I thought to myself, is this the doctors’ office of the future? Can this be the future of business; could this be the future of AAA?
Truthfully, AAA is gaining ground on the cutting-edge. With marketing tools like our new website and customer programs like Webfile and Cybersettle we are staying a step ahead of the game. To the outside world, we continue and I hope we will always continue to be viewed as a leader in ADR. I want to challenge the company to always look ahead for our users’ sake, but to also look ahead for the great employees of the AAA as well. Having the latest technology that is fast and efficient in every regional office and in every case management center is important. Designing the workplace of the future in every office with a competitive salary and a knowledgeable staff is what will make great people stay and will attract new employees to our offices. With new technologies being offered for the customer, it is my main challenge to develop the same for the AAAs great employees.
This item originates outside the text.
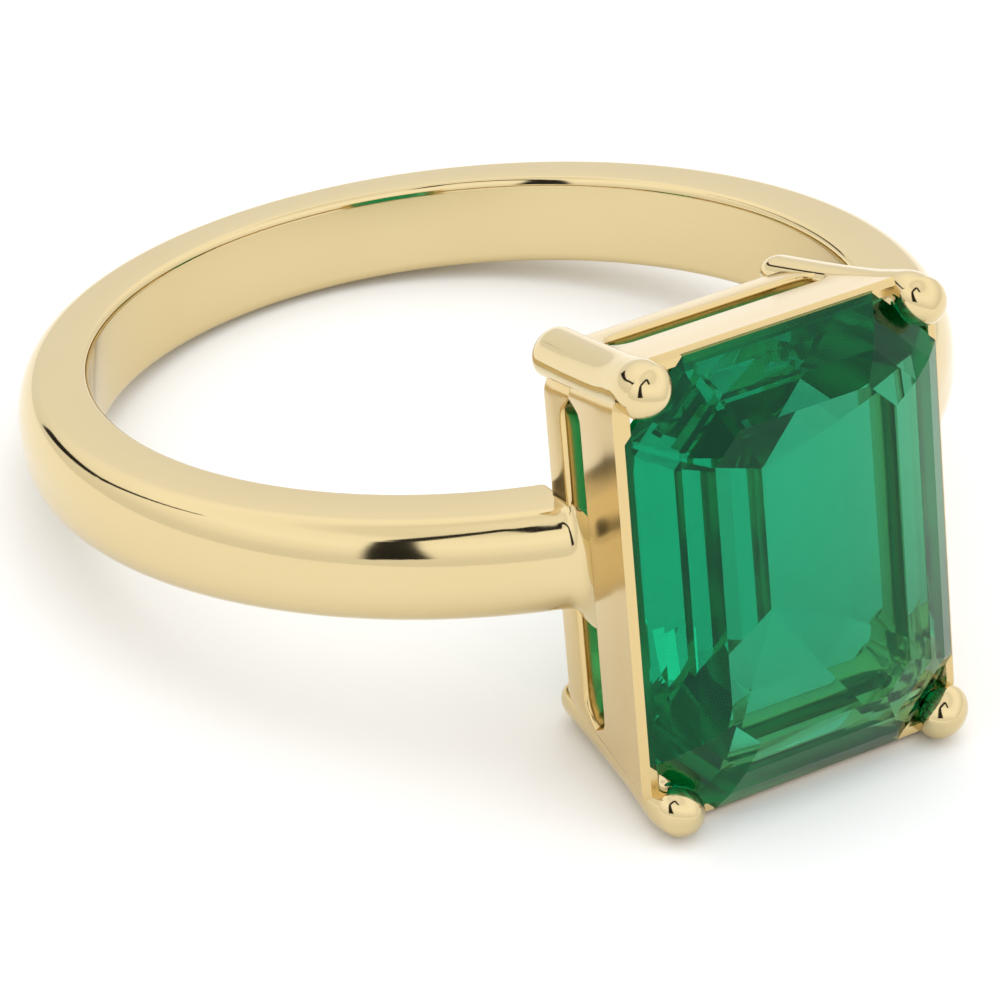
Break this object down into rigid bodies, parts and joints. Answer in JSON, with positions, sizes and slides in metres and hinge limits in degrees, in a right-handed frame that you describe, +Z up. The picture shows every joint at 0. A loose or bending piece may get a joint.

The digital revolution is now taking off. CD sales are at an all-time low, while digital sales from companies like I-Tunes, Burnlounge, and Amazon are at an all-time high. The music and entertainment industry is realizing this new technology change. Even my Doctor sees it. In order for this company to survive, it must always be an innovator, a leader. It must never rest for its people, mission and customers.
Today, dream up your AAA idea and ask yourself what the future of the American Arbitration Association is.